A 2018 report by the Supreme Court’s Central Empowered Committee found that mining had already destroyed nearly 25 percent of Rajasthan’s Aravalli. News organizations including India Today documented how companies kept cutting hills in supposedly protected areas. JCB machines ran openly and people built farm houses on slopes.
Harjit Singh from the Sustainable Climate Foundation warned that “sustainable mining” on paper could mean roads, blasting, and pits cutting through animal paths and Delhi-NCR’s last green protection. Local activists say roads get built through hills first. Then people slowly take over land on both sides. Even when people complain, authorities rarely take action.
What Happens Next
The Supreme Court told the government to do thorough scientific mapping of the region and make clear management plans. Environmental lawyers say success depends on whether this mapping looks at water systems, plant and animal life, and land formations rather than just focusing on height.
Citizen groups demand that officials make maps and management plans public. They want independent scientists to review them. Without these protections, they argue the process will become just paperwork instead of real conservation.

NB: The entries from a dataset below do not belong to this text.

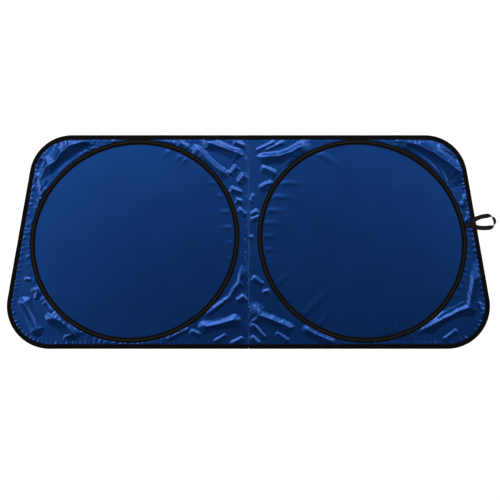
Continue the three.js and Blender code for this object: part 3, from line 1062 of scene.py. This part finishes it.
    def _soften(self, cloth: bpy.types.Object) -> None:
        """Gives the slack cloth its simulation.

        Args:
            cloth: The slack cloth.
        """
        modifier = cloth.modifiers.new("Cloth", "CLOTH")
        settings = modifier.settings
        settings.quality = 6
        settings.mass = 0.1
        settings.air_damping = 2
        settings.tension_stiffness = 40
        settings.compression_stiffness = 40
        settings.shear_stiffness = 20
        settings.bending_stiffness = self.bending
        settings.tension_damping = 8
        settings.compression_damping = 8
        settings.shear_damping = 8
        settings.effector_weights.gravity = self.weight
        settings.vertex_group_mass = "held"
        settings.vertex_group_shrink = "gathered"
        settings.shrink_min = -self.slack
        settings.shrink_max = -self.gather
        modifier.collision_settings.distance_min = self.contact
        modifier.collision_settings.use_self_collision = False
        modifier.point_cache.frame_start = 1
        modifier.point_cache.frame_end = self.frames

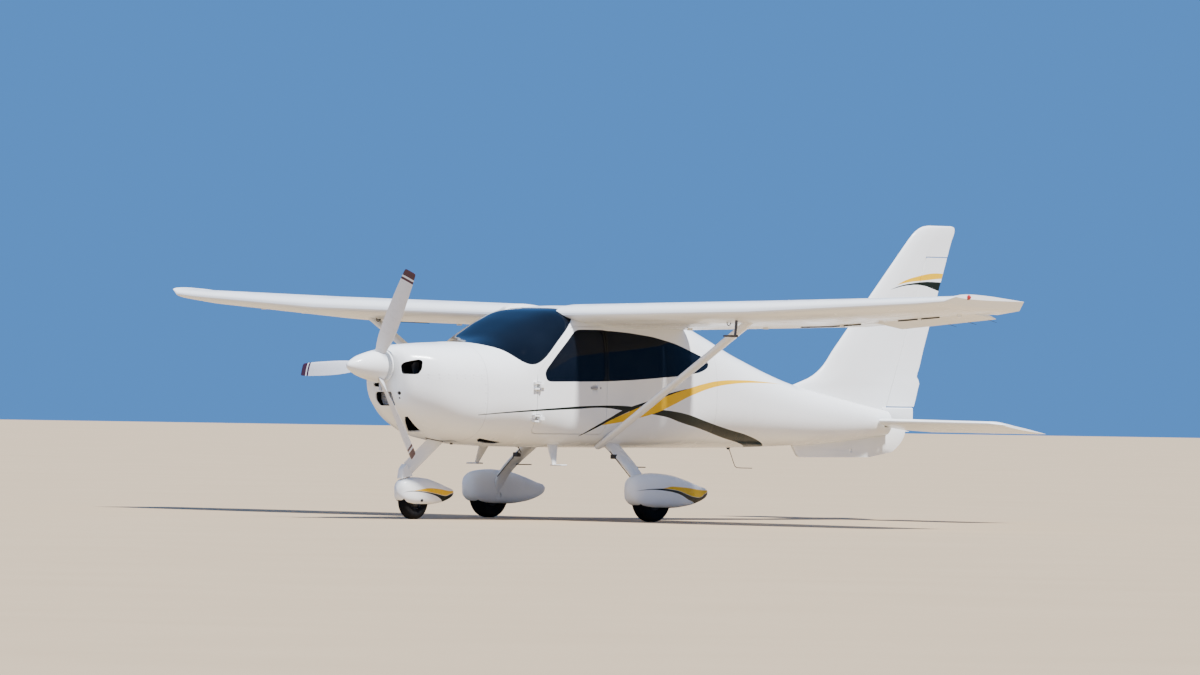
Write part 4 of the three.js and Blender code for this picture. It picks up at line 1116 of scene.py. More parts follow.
    def door_handle(self, side: int, word: str) -> None:
        """Paddle handle and key lock of one door."""
        aft, height = self.handle
        out = HULL.out_at(aft, height)
        x = on(side, out - 0.008, out + 0.006)
        paddle = block(x, (aft - 0.05, aft + 0.028), (height - 0.011, height + 0.011), 0.004)
        lock = turned([(0.0, -0.006), (0.009, -0.006), (0.009, 0.003), (0.006, 0.0042), (0.0, 0.0042)],
                      at(side * out, aft + 0.062, height), Vector((side, 0, 0)), 32)
        place(f"door_handle_{word}", joined([paddle, lock]), STEEL, body=f"{word}_door")

    def build(self) -> None:
        """Makes the shell, doors and panes."""
        walls, band = self.walls(), self.band()
        shield, pane_line, rear_line = (rounded(line, self.pane_corner)
                                        for line in (self.windshield, self.door_window, self.rear_window))
        door_line, door_room = (rounded(line, self.door_corner)
                                for line in (self.door, grown(self.door, self.move_gap)))
        shell_steps = [less(side_prism(grown(shield, GAP), *WIDE))]
        for side, word in SIDES:
            arms, leaves = self.hinge(side)
            notches = self.notches(side, 0.55, (1.5, 1.58), self.notch_half)
            door = carve(copy_of(walls), both(self.slab(door_line, side)),
                         less(self.slab(grown(pane_line, GAP), side)), *notches,
                         *[plus(leaf) for leaf in leaves], less(self.handle_room(side)))
            place(f"door_{word}", door, BODY_PAINT, body=f"{word}_door")
            for name, line, body in (("door_glass", pane_line, f"{word}_door"),
                                     ("rear_window", rear_line, "airframe")):
                pane = carve(copy_of(band), both(self.slab(line, side)))
                place(f"{name}_{word}", pane, WINDOW, body=body)
            shell_steps += [less(self.slab(door_room, side)), less(self.slab(grown(rear_line, GAP), side)),
                            *[plus(arm) for arm in arms]]
            self.seal(side, word)
            self.door_handle(side, word)
        place("windshield", carve(copy_of(band), both(side_prism(shield, *WIDE))), WINDOW)
        TOOLS.append(band)
        slot = [at(*corner) for corner in self.belly_slot]
        down = Vector(self.belly_down)
        shell_steps.append(less(pocket(slot, down, 0.02, 0.022)))
        # Near-black plug inside the belly slot: painted shade in the opening.
        liner = pocket([p.lerp(middle_of(slot), 0.02) for p in slot], down, -0.006, 0.0215)
        place("belly_slot_liner", liner, PAINTED_SHADE_BLACK)
        place("cabin_shell", carve(walls, *shell_steps), BODY_PAINT)


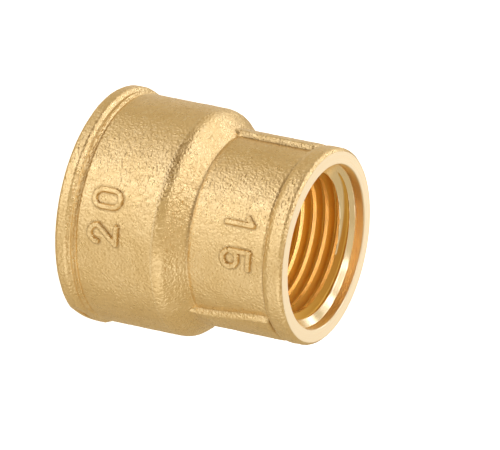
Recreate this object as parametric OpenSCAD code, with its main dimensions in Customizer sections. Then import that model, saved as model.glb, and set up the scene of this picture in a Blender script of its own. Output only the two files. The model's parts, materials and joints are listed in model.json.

The government says protected areas including tiger reserves, national parks, sanctuaries, special zones around these areas, wetlands, and plantation forests remain off-limits for mining no matter what the new definition says.
For now, India’s oldest mountain range faces an uncertain future. Whether the Supreme Court’s attempt to create clear rules helps or hurts environmental protection depends on what happens on the ground.
Climate problems get worse and water grows scarcer across northwest India. The fate of the Aravalli matters far beyond government boundaries and height measurements.